Wealth

Tax-Efficient Strategies for High-Net-Worth Individuals

Sep 22, 2025 2 min read
Tax Strategy

"It is not merely about what you earn in the markets, but precisely what you are able to keep after the tax code is fully applied."

For high-net-worth (HNW) investors, the impact of federal, state, and specialized investment taxes can heavily erode compounding returns over a lifetime. Recognizing that investment decisions must be inherently synchronized with tax strategies is a fundamental requirement of elite wealth management. Moving forward into increasingly complex legislative environments, ensuring robust tax efficiency has become paramount.

Tax-Loss Harvesting: A Continuous Effort

While many retail investors view tax-loss harvesting as purely an end-of-year activity, sophisticated management applies this practice continuously throughout the year. By actively selling assets that have experienced a loss to offset capital gains realized elsewhere in the portfolio, we systematically reduce your overall tax liability.

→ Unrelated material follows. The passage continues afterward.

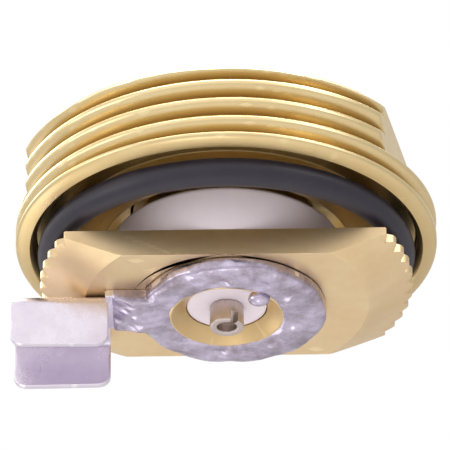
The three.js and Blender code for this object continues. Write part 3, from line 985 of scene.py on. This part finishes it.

Furthermore, carefully navigating the "wash-sale" rule by reinvesting in similar (but not identical) assets ensures that your portfolio's underlying asset allocation target remains intact while still capturing the tax advantage. Over decades, the alpha generated through continuous optimization is highly significant.

Asset Location Strategy

Asset allocation dictates what you own, but asset location dictates *where* you hold it. Highly tax-inefficient assets, such as high-yield taxable bonds, REITs, or actively managed funds that generate high short-term capital gains, are best placed within tax-advantaged accounts like IRAs or 401(k)s.

Conversely, tax-efficient assets like low-turnover index funds, municipal bonds, and individual stocks intended for long-term holding are far better suited for taxable brokerage accounts. Proper asset location is one of the most reliable and risk-free methods of increasing an investor's after-tax return.

Charitable Giving and Donor-Advised Funds

For charitably inclined investors, donating highly appreciated securities directly to a 501(c)(3) or a Donor-Advised Fund (DAF) is immensely favorable compared to writing a cash check. By transferring the asset directly, the investor avoids paying capital gains tax on the appreciation while simultaneously claiming a fair market value deduction on their income taxes.

A DAF allows for the immediate tax deduction in a high-income year while providing the flexibility to grant those funds to favored charities strategically over multiple years.

Conclusion

Effective tax management requires deep integration between your financial advisor, CPA, and estate attorney. By employing rigorous strategies around tax-loss harvesting, asset location, and strategic philanthropy, high-net-worth individuals can drastically minimize tax drag and accelerate their comprehensive wealth generation.

Key Takeaways

  • Continuous tax-loss harvesting is significantly more effective than year-end-only efforts.
  • Proper asset location is a risk-free method of increasing long-term after-tax returns.
  • Direct donation of appreciated securities avoids capital gains tax while providing deductions.
  • DAFs offer flexibility and immediate tax benefits in high-income years.